7. Os cariocas que nunca tinham visto neve contam-nos que no dia anterior foram esquiar, nada menos. Bravos, intactos e tão gentis que alteram o percurso para nos deixarem no Sabugueiro, onde planeamos comer um cabrito não esturricado, ao contrário do cabrito do Nova Capela, um daqueles equívocos que fazem do Rio o que o Rio é. Eles seguem com queijos para Lisboa e nós entramos no tasco de um velho serrano, escuro como um preto, diz ele mesmo, porque a neve queima igual ao mar, quando se lá anda. Aprendo então que nas longas noites de invernia um homem faz o dominó com a mulher, e se vem de longe, com falta de há muito, logo ali no canto da lenha. Parece que isso não mudou, pelo menos neste tasco, mesmo que já não haja canto da lenha.
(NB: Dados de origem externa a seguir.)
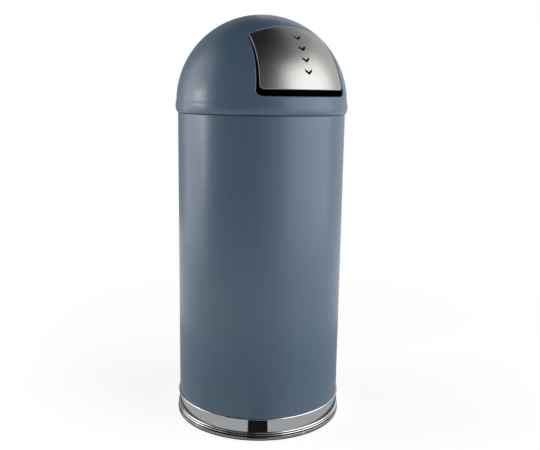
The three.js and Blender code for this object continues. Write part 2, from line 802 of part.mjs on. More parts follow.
const flap = groupIn(dome);
place(flap, "flap_panel", flapPanel(), finishes.satinSteel);
for (const [name, side] of sides) {
  place(flap, `flap_ear_${name}`, flapEar(side), finishes.zinc);
  place(flap, `flap_bush_${name}`, flapBush(side), finishes.nylon);
}

const liner = groupIn(part);
place(liner, "liner_wall", linerWallShell(), finishes.galvanised);
place(liner, "liner_bottom", linerBottom(), finishes.galvanised);
for (const [name, side] of sides) {
  place(liner, `handle_ear_${name}_front`, handleEar(side, -1), finishes.zinc);
  place(liner, `handle_ear_${name}_back`, handleEar(side, 1), finishes.zinc);
  place(groupIn(liner), `liner_handle_${name}`, dropHandle(side), finishes.zinc);
}

console.log(`least gap in a torsion spring: ${leastGap(springLine(1)).toFixed(2)} mm`);

export default part;
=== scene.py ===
"""A dome-top waste receptacle: an enamelled steel can on a chromed base ring, a lift-off dome with a sprung
steel flap, and a galvanised liner. Metres, +Z up, the floor at Z = 0, the flap facing -Y."""

import json
import math

import bpy
from mathutils import Matrix, Vector


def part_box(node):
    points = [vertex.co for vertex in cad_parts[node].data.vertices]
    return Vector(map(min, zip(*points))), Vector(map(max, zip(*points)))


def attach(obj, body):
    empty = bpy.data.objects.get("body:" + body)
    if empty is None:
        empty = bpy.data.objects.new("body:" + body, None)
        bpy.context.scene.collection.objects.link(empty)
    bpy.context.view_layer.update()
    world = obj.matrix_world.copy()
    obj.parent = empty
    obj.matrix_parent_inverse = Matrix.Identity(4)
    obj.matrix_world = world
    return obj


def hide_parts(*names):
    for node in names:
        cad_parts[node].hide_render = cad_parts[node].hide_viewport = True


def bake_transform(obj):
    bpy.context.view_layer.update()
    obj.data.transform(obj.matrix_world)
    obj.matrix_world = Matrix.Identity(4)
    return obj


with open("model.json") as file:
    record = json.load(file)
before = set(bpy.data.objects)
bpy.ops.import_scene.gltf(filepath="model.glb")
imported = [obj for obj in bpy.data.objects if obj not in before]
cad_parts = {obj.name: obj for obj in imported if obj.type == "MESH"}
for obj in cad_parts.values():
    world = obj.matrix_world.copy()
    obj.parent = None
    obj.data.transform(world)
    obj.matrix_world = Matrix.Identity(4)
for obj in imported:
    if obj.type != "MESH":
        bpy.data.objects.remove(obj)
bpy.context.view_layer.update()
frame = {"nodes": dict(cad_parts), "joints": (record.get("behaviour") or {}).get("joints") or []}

scene = bpy.context.scene
scene.view_settings.view_transform = "Standard"

# ---- Camera ----
# It stands to the left of the flap, a little above the dome's seam, and looks down at the whole's middle.

camera_side = math.radians(-32)
camera_distance = 1.6504
camera_height = 0.7597
camera_turn = math.radians(-0.804)  # to the right of the can's middle
camera_pitch = math.radians(10.675)
camera_roll = math.radians(0.871)
frame_width = 540
focal_pixels = 712
sensor_width = 36

camera = bpy.data.objects.new("camera", bpy.data.cameras.new("camera"))
scene.collection.objects.link(camera)
scene.camera = camera
camera.data.sensor_width = sensor_width
camera.data.lens = sensor_width * focal_pixels / frame_width
camera_place = Vector(
    (camera_distance * math.sin(camera_side), -camera_distance * math.cos(camera_side), camera_height)
)
camera.matrix_world = (
    Matrix.Translation(camera_place)
    @ Matrix.Rotation(camera_side + camera_turn, 4, "Z")
    @ Matrix.Rotation(math.pi / 2 - camera_pitch, 4, "X")
    @ Matrix.Rotation(camera_roll, 4, "Z")
)

# ---- Floor and surroundings ----
# A white floor that keeps the can's soft shadow and runs out to white, under a white world. Dark, grey and
# pale cards, hidden from the camera, give the enamel and the metal something to reflect.

floor_radius = 8.0
floor_albedo = 0.6
floor_lift = 0.68  # light added near the can, where the lamps leave the floor a little grey
floor_fade = (0.5, 1.5)  # from the can's middle: where the floor starts to turn into pure white, and ends
world_fill = 0.35
white = (1, 1, 1, 1)


def feed(tree, socket, value):
    """Gives a socket a plain value, or links another socket to it."""
    if isinstance(value, bpy.types.NodeSocket):
        tree.links.new(value, socket)
    else:
        socket.default_value = value


def feed_named(tree, target, **values):
    """Gives a node's sockets their values or links, by their names."""
    for name, value in values.items():
        feed(tree, target.inputs[name.replace("_", " ")], value)


def node(tree, kind, *in_order, **settings):
    """A new shader node. Named values go to that socket or setting, the others to its first sockets."""
    made = tree.nodes.new(kind)
    for name, value in settings.items():
        label = name.replace("_", " ")
        if label in made.inputs:
            feed(tree, made.inputs[label], value)
        else:
            setattr(made, name.lower(), value)
    for socket, value in zip(made.inputs, in_order):
        feed(tree, socket, value)
    return made


def arithmetic(tree, operation, first, second):
    """One sum on two numbers, each of them plain or a socket."""
    return node(tree, "ShaderNodeMath", first, second, Operation=operation).outputs[0]


def object_place(tree):
    """Where a point lies; every finished piece sits at the origin, so this is its place in the frame."""
    return node(tree, "ShaderNodeTexCoord").outputs["Object"]


def seen_as_background(tree):
    """1 for the rays that show a background: the camera's, and those off gloss or through glass."""
    path = node(tree, "ShaderNodeLightPath")
    seen = path.outputs["Is Camera Ray"]
    for other in ("Is Glossy Ray", "Is Transmission Ray"):
        seen = arithmetic(tree, "MAXIMUM", seen, path.outputs[other])
    return seen


world = bpy.data.worlds.new("studio")
scene.world = world
world.use_nodes = True
sky = world.node_tree
sky_strength = node(sky, "ShaderNodeMapRange", Value=seen_as_background(sky), To_Min=world_fill, To_Max=1.0)
feed_named(sky, sky.nodes["Background"], Color=white, Strength=sky_strength.outputs[0])


def bare_material(name):
    """A new material, its tree with nothing but the output, and the socket that its surface goes to."""
    made = bpy.data.materials.new(name)
    made.use_nodes = True
    tree = made.node_tree
    tree.nodes.remove(tree.nodes["Principled BSDF"])
    return made, tree, tree.nodes["Material Output"].inputs["Surface"]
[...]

Quanto ao cabrito, fiquem sabendo que à beira da ponte, aqui no Sabugueiro, só ao fim-de-semana, e ainda vamos em sexta-feira, pelo que aparelhamos uma chanfana a um bacalhau. Não sei se a isto se pode também chamar dominó, mas dá uma abada ao Nova Capela, mesmo sem cabrito.

8. Além do jogo, dominó, para mim, era só aquela fantasia daquelas damas naqueles romances com bailes de máscaras, algures antes da primeira guerra mundial.

9. Chovia quando acabámos de almoçar no Sabugueiro, e ao terceiro carro, o que levou um minuto, apanhámos boleia de uns convertidos à Beira Interior que não hesitaram em desmontar um dos bancos de criança no banco de trás. Deixaram-nos na estação de Seia, onde apanhámos um autocarro para Lisboa, daqueles onde um par de auscultadores salva a noite e a vida.

10. À falta de um comboio que desse para ler, A Morte Sem Mestre de Herberto Helder fez assim toda a viagem recém-liberto do celofane, como um animal de Inverno que acaba de hibernar. Só o abri ao voltar a Lisboa: silêncio após todo o ruído para então rebentar: granada de um só, de uma só vez.

11. Gosto de dois pontos, repetidos até na mesma frase, e também sempre achei que as histórias de grupo acabam mal. A nossa história é contrariar essa tendência.

12. No dia seguinte, em Lisboa, tenho o Carnaval à porta, acho que sai mesmo daqui um bloco, tudo brasileiros, batucando. Entretanto, no desfile carioca das escolas da segunda divisão, a Império Serrano fica em terceiro, portanto mais uma vez não sobe, mas que nada para um devoto. Vitória é o fim, só a luta continua.